Я любил Дидону. Кого я любил – мог бы любить – сильнее, чем ее? Кого буду любить больше ее? В этой кошечке воплотились многие давно умершие существа. Возьмись я определить это точнее, я бы сказал, что в ней было пять сотых от моей матери – лучшая часть моей матери, с ее безжалостным взглядом и полным отсутствием сострадания; двенадцать сотых от юной швабки из Вальденбаха, крепенькой, горячей шалуньи, согревшей своим озорным смехом мое детство; пятнадцать сотых от сестры Марги, собиравшей в своей комнате, когда она была девочкой, всех беспризорных котят в округе; двадцать сотых от Ибель, с ее веселостью, о ее причудливыми повадками; десять сотых от Андре Валасса, который мне ее и подарил, и пять сотых от его жены Луизы, а еще от кондитерской «Дюшениль» и от комнаты, которую мне в течение года было дозволено снимать в Сен-Жермен-ан-Лэ. И еще тридцать сотых от возлюбленной Энея, чье имя она носила, и которая возненавидела жизнь, предпочтя распрощаться с белым светом, после того как пришлось распрощаться с мужским телом. Ну а сама Дидона – настоящая, другая, непредсказуемая Дидона-кошка – составляла три сотых процента. Я завернул ее в один из своих свитеров. Как ни странно, я выбрал самый свой любимый – просторный пуловер из ангорской шерсти, пушистый, бесформенный, ласковый, зеленого «венецианского» цвета. И бережно уложил эту безвольно поникшую и кажущуюся теплой мумию в сумку от «Пюньо». Стыдно признаться, но я несколько раз проверил, действительно ли красивое тельце Дидоны мертво, не вздрагивает ли оно, не дышит ли. Я поцеловал ее. Потом спустился по лестнице и опустил этот маленький черный трупик в мусорный бак. Я любил ее. Кошка, живой, теплый, дышащий груз, неожиданно вспрыгивает на вас, давит вам на живот, напоминает о том, что вы еще живы, тогда как вы уже и забыли, на каком вы свете. Кто же теперь возьмет на себя эту заботу? И кто отнесет меня на помойку?

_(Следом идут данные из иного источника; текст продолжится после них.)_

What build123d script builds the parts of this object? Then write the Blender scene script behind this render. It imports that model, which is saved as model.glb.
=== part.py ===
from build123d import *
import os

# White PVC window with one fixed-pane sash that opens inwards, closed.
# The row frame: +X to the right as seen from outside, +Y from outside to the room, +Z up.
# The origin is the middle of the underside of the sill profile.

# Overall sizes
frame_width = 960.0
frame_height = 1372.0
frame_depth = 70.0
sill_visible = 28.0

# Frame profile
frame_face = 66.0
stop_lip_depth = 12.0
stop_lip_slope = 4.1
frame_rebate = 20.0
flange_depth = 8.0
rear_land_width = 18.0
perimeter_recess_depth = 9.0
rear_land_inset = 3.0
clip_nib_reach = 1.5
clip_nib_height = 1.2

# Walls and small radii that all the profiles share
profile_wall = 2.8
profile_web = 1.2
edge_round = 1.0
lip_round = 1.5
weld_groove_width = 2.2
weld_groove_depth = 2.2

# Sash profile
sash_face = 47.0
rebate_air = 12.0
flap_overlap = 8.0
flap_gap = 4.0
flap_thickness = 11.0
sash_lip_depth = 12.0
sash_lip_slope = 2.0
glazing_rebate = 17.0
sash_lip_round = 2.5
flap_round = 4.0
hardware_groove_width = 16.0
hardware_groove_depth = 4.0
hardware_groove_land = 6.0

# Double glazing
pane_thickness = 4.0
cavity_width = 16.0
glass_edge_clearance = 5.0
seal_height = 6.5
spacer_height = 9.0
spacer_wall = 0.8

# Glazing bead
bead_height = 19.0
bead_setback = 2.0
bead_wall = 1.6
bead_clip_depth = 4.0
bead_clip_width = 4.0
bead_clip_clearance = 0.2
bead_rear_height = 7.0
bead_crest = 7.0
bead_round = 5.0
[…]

Не могу даже описать, какое горе причинила мне ее смерть. Один из бесчисленных и крайне тревожных симптомов, сопровождавших эту депрессию, состоял в том, что моя правая рука непрерывно зудела, когда я думал о Дидоне. Это доставляло мне большое неудобство при игре на виолончели или на виоле, – хорошо еще, что это была правая рука, которая держит смычок. Я пишу эти строки, а она все еще зудит, словно сохранила, вопреки смерти Дидоны, привычку к ее шерстке, к ее теплу, к ее хрупким косточкам под кожей, словно сохранила в себе, вопреки всякой логике, надежду на прикосновение к живому кошачьему тельцу и тщетный порыв к проявлению любви.

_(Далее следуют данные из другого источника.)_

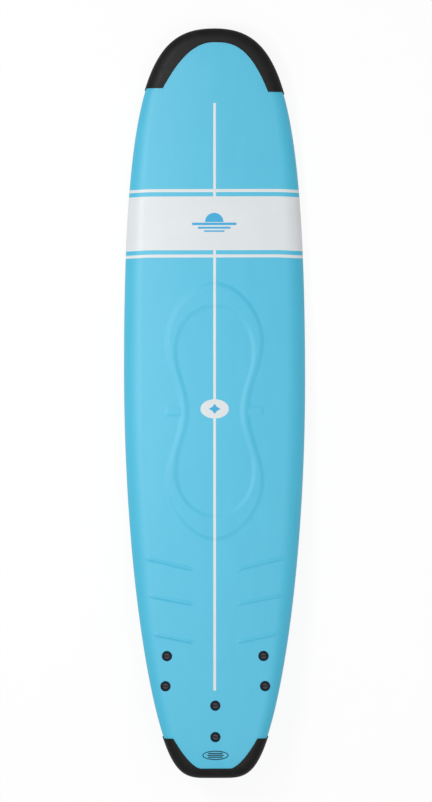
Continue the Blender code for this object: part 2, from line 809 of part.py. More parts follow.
def way_mesh(depth):
    """The stepped hole from under the bottom, a depth below the deck, up through the deck."""
    step = CUP_BOTTOM - GAP
    under = CUP_PROUD - CUP_FLANGE - GAP
    profile = [
        (0, -depth - CUT_PAST),
        (WAY_RADIUS, -depth - CUT_PAST),
        (WAY_RADIUS, step),
        (CUP_OUTSIDE + GAP, step),
        (CUP_OUTSIDE + GAP, under),
        (CUP_RADIUS + GAP, under),
        (CUP_RADIUS + GAP, CUT_PAST),
        (0, CUT_PAST),
    ]
    return turned("way", profile)


def tube_mesh(name, bore, radius, low, high):
    return turned(name, [(bore, low), (radius, low), (radius, high), (bore, high)], tube=True)


def rod_mesh(name, radius, low, high):
    return turned(name, [(0, low), (radius, low), (radius, high), (0, high)])


def deck_above(frame, y):
    """How far above the bottom the deck is, at a place along a fin's mount."""
    base = frame @ Vector((0, y, 0))
    up = frame.to_3x3() @ Vector((0, 0, 1))
    return (full_deck.ray_cast(base + up * HALF_WIDTH, -up)[0] - base).length


def bolt(name, mount, y, depth, slot_turn):
    """One screw with its cup, sleeve and insert, where the deck is a depth above the bottom."""
    on_deck, on_bottom = (0, y, depth), (0, y, 0)
    ways.append(place(f"{name}_way", way_mesh(depth), mount, None, on_deck))
    place(f"{name}_cup", cup_mesh(), mount, cup_plastic, on_deck)
    sleeve = tube_mesh("sleeve", SLEEVE_BORE, SLEEVE_RADIUS, 0, depth + CUP_BOTTOM - GAP)
    place(f"{name}_sleeve", sleeve, mount, sleeve_plastic, on_bottom)
    screw = screw_mesh(POST_HEIGHT - THREAD_HELD - depth)
    screw = place(f"{name}_screw", screw, mount, screw_plastic, on_deck, slot_turn)
    reach = HEAD_RADIUS - SLOT_MARGIN
    low, high = HEAD_TOP - SLOT_DEPTH, HEAD_TOP + SLOT_DEPTH
    slot = box((-reach, -SLOT_WIDTH / 2, low), (reach, SLOT_WIDTH / 2, high))
    slot_cutter = place(f"{name}_slot", slot, screw, None)
    shape(screw, "DIFFERENCE", tools(f"{name}_slot_cut", slot_cutter))
    insert = tube_mesh("insert", INSERT_BORE, INSERT_RADIUS, INSERT_LOW, POST_HEIGHT)
    place(f"{name}_insert", insert, mount, insert_brass, on_bottom)


def middle_of(row):
    return sum((Vector(point) for point in row), Vector()) / len(row)


def capped(rows):
    """Rows of points closed at both ends by a fan about each end row's middle."""
    lids = [[middle_of(row)] * len(row) for row in (rows[0], rows[-1])]
    return [lids[0], *rows, lids[1]]


def blade_mesh(name, cant):
    """A raked fin blade, from its root inside the foot down to its tip."""
    root = FOOT_THICKNESS / 2
    rows = []
    for u in BLADE_LEVELS:
        lead = FIN_CHORD / 2 - (FIN_CHORD / 2 + FIN_RAKE) * u**LEAD_SWEEP
        trail = -FIN_CHORD / 2 - (FIN_RAKE + FIN_TIP - FIN_CHORD / 2) * u**TRAIL_SWEEP
        trail += TRAIL_BULGE * math.sin(math.pi * u)
        thick = FIN_THICKNESS / 2 * (1 - FIN_THINNING * u)
        z = -GAP - root - (FIN_DEPTH - root) * u
        row = []
        for side, chordwise in ((1, BLADE_CHORDWISE[:-1]), (-1, BLADE_CHORDWISE[:0:-1])):
            for c in chordwise:
                half = thick * math.sin(math.pi * c**BLADE_FORWARD) + FIN_EDGE / 2
                row.append((side * half - math.tan(cant) * z, lead + (trail - lead) * c, z))
        rows.append(row)
    return solid(name, capped(rows), wrap_columns=True)


def foot_mesh(spacing):
    """The fin's foot: a plate with round ends that covers the holes of both posts."""
    half = spacing / 2 + FOOT_MARGIN - FOOT_HALF_WIDTH
    levels = ((0, 0), (FOOT_THICKNESS - FOOT_CHAMFER, 0), (FOOT_THICKNESS, FOOT_CHAMFER))
    rows = []
    for down, inset in levels:
        radius = FOOT_HALF_WIDTH - inset
        rim = []
        for k in range(ROUND_SIDES):
            angle = 2 * math.pi * (k + 1 / 2) / ROUND_SIDES
            y = radius * math.sin(angle) + math.copysign(half, math.sin(angle))
            rim.append((radius * math.cos(angle), y, -GAP - down))
        rows.append(rim)
    return solid("foot", capped(rows), wrap_columns=True)


def fin(name, at, out, spacing, toe, cant, slot_turns=(0, 0)):
    """A fin with its two bolts, on a mount that is square to the bottom where the fin stands."""
    slope = math.atan2(rocker(at + SKIN) - rocker(at - SKIN), 2 * SKIN)
    turn = Matrix.Rotation(slope, 4, "X") @ Matrix.Rotation(toe, 4, "Z")
    frame = Matrix.Translation((out, along(at), rocker(at))) @ turn
    mount = empty(f"{name}_mount", board)
    mount.matrix_basis = frame
    blade = place(name, blade_mesh(name, cant), mount, fin_plastic)
    joined, wells = [place(f"{name}_foot", foot_mesh(spacing), mount, None)], []
    for end, y, slot_turn in zip(("front", "rear"), (spacing / 2, -spacing / 2), slot_turns):
        bolt(f"{name}_{end}", mount, y, deck_above(frame, y), slot_turn)
        post = rod_mesh("post", POST_RADIUS, -GAP - FOOT_THICKNESS / 2, POST_HEIGHT)
        well = rod_mesh("well", WELL_RADIUS, INSERT_LOW - GAP, POST_HEIGHT + CUT_PAST)
        joined.append(place(f"{name}_{end}_post", post, mount, None, (0, y, 0)))
        wells.append(place(f"{name}_{end}_well", well, mount, None, (0, y, 0)))
    shape(blade, "UNION", tools(f"{name}_joined", *joined))
    shape(blade, "DIFFERENCE", tools(f"{name}_wells", *wells))
    return blade


side_fin_out = half_width(SIDE_FIN_AT) - SIDE_FIN_FROM_EDGE
fins = [
    fin("fin_left", SIDE_FIN_AT, -side_fin_out, SIDE_BOLT_SPACING, -SIDE_FIN_TOE, -SIDE_FIN_CANT),
    fin("fin_right", SIDE_FIN_AT, side_fin_out, SIDE_BOLT_SPACING, SIDE_FIN_TOE, SIDE_FIN_CANT),
    fin("fin_centre", CENTRE_FIN_AT, 0, CENTRE_BOLT_SPACING, 0, 0, (0, LAST_SLOT_TURN)),
]
fin_ways = tools("fin_ways", *ways)
for node in (deck_skin, *cores, bottom_underlay, bottom_slick):
    shape(node, "DIFFERENCE", fin_ways)


# Lying on the floor
def points_of(node):
    """A node's evaluated points, in the world."""
    evaluated = node.evaluated_get(bpy.context.evaluated_depsgraph_get())
    return [node.matrix_world @ vertex.co for vertex in evaluated.data.vertices]


def resting_slope():
    """The slope of the line that touches the belly and the lowest fin from below."""
    belly = points_of(bottom_slick)
    slopes = []
    for node in fins:
        for tip in points_of(node):
            slopes.append(min((p.z - tip.z) / (p.y - tip.y) for p in belly if p.y > tip.y + FIN_CHORD))
    return max(slopes)


bpy.context.view_layer.update()
board.rotation_euler.x = -math.atan(resting_slope())
bpy.context.view_layer.update()
nodes = [node for node in bpy.context.scene.objects if node.type == "MESH" and not node.hide_render]
reach = [point for node in nodes for point in points_of(node)]
low = Vector([min(point[axis] for point in reach) for axis in range(3)])
high = Vector([max(point[axis] for point in reach) for axis in range(3)])
board.location = (-(low.x + high.x) / 2, -(low.y + high.y) / 2, -low.z)
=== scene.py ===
"""Looks of a soft-top surfboard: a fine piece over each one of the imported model, with light and camera.

The board's own frame has x across, y towards the nose and z up from the lowest point of the bottom. A
place along the board, s, is its distance from the tail.
"""

import math

import bmesh
import bpy
import numpy as np
from mathutils import Matrix, Vector


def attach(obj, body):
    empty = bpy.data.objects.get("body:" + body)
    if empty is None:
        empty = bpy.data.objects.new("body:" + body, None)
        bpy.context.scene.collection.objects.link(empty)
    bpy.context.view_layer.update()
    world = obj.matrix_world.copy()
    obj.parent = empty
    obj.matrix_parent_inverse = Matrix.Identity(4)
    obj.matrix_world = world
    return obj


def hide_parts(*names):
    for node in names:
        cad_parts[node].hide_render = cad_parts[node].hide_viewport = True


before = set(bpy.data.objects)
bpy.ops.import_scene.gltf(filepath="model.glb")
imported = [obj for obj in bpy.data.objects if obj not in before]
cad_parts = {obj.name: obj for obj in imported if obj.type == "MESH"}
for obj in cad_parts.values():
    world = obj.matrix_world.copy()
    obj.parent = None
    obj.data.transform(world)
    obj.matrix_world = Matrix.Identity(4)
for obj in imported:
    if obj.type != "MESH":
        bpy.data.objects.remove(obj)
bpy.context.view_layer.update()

# Foam core
# Three long blocks of expanded bead foam, cut with a hot wire and glued to the stringers. The skin and
# the bottom sheets close it in all round.
BEAD, BEAD_DENT = 0.0035, 0.0008

# The colour sockets of a Mix node, by number because their names aren't unique
SHARE, FIRST, SECOND, MIXED = 0, 6, 7, 2


def linear(code):
    """An sRGB hex colour as the linear colour that a socket takes."""
    parts = [int(code[k : k + 2], 16) / 255 for k in (1, 3, 5)]
    return (*[c / 12.92 if c <= 0.04045 else ((c + 0.055) / 1.055) ** 2.4 for c in parts], 1)


def wire(material, node, feeds):
    """Gives each socket of a node its value, or links it to the output that feeds it."""
    for socket, value in feeds.items():
        if isinstance(value, bpy.types.NodeSocket):
            material.node_tree.links.new(value, node.inputs[socket])
        else:
            node.inputs[socket].default_value = value


def add(material, kind, feeds, **settings):
    """Adds one shader node of a kind to a material, with its settings and links."""
    node = material.node_tree.nodes.new(f"ShaderNode{kind}")
    for name, value in settings.items():
        setattr(node, name, value)
    wire(material, node, feeds)
    return node


def coat(material, feeds):
    """Gives sockets of a material's shader their values and links."""
    wire(material, material.node_tree.nodes["Principled BSDF"], feeds)


def finish(name, feeds):
    """A new material, and where on its piece each point of it is, in metres."""
    material = bpy.data.materials.new(name)
    material.use_nodes = True
    coat(material, feeds)
    return material, add(material, "TexCoord", {}).outputs["Object"]


# Expanded polystyrene, hot-wire cut: matt, with the outlines of its beads
BEAD_WHITE, BEAD_GREY = linear("#F4F4EF"), linear("#E4E4DC")
bead_foam, at = finish("expanded_bead_foam", {"Roughness": 0.85, "IOR": 1.45})
beads = add(bead_foam, "TexVoronoi", {"Vector": at, "Scale": 1 / BEAD}, feature="DISTANCE_TO_EDGE")
tones = add(bead_foam, "TexVoronoi", {"Vector": at, "Scale": 1 / BEAD})
tone = add(bead_foam, "SeparateColor", {"Color": tones.outputs["Color"]})
shade = add(
    bead_foam, "Mix", {SHARE: tone.outputs[0], FIRST: BEAD_WHITE, SECOND: BEAD_GREY}, data_type="RGBA"
)
dents = add(bead_foam, "Bump", {"Height": beads.outputs[0], "Distance": BEAD_DENT, "Strength": 0.8})
coat(bead_foam, {"Base Color": shade.outputs[MIXED], "Normal": dents.outputs[0]})
for name in ("core_left", "core_centre", "core_right"):
    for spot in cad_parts[name].material_slots:
        spot.material = bead_foam

# Stringers
# Two strips of plywood on edge, the whole length of the board, glued between the core blocks to stiffen
# it. Their long sides show the grain of the outer veneer.
VENEER = 0.0015
GRAIN, GRAIN_LENGTH, GRAIN_DENT = 0.0012, 0.04, 0.0002

# How long one wave of the Wave node is at a scale of 1
WAVE_LENGTH = math.pi / 10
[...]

Между двумя мгновенными, ослепительными проблесками, которые вот-вот должны были прочертить на потолке (в чем я был твердо уверен и чего ожидал со страстным тупоумным нетерпением и вытаращенными глазами) фары очередного автомобиля, меня посещал самый старый из ночных кошмаров: бессонница никогда не бывала настолько полной, чтобы милосердно уберечь меня от них. Передо мной вставало дерево – огромное, пузатое, трухлявое, лишенное сердцевины и кишащее уховертками. Этот кошмар был символом рока – не для музыканта, преследуемого уховертками, криками, хриплыми вздохами и божествами, которых он тщетно пытается задобрить, но для спящего человека, преследуемого уховертками и решившего стать музыкантом. К страшному ощущению какофонии пронзительных звуков, которые силился отринуть измученный слух, примешивался иногда другой кошмар, помельче, – вполне конкретный кошмар виолончелиста: моя раздробленная левая рука, моя левая рука, лишенная пальцев. Передо мной непрестанно маячила железная рука Геца фон Берлихингена, – ее можно увидеть в Шентале.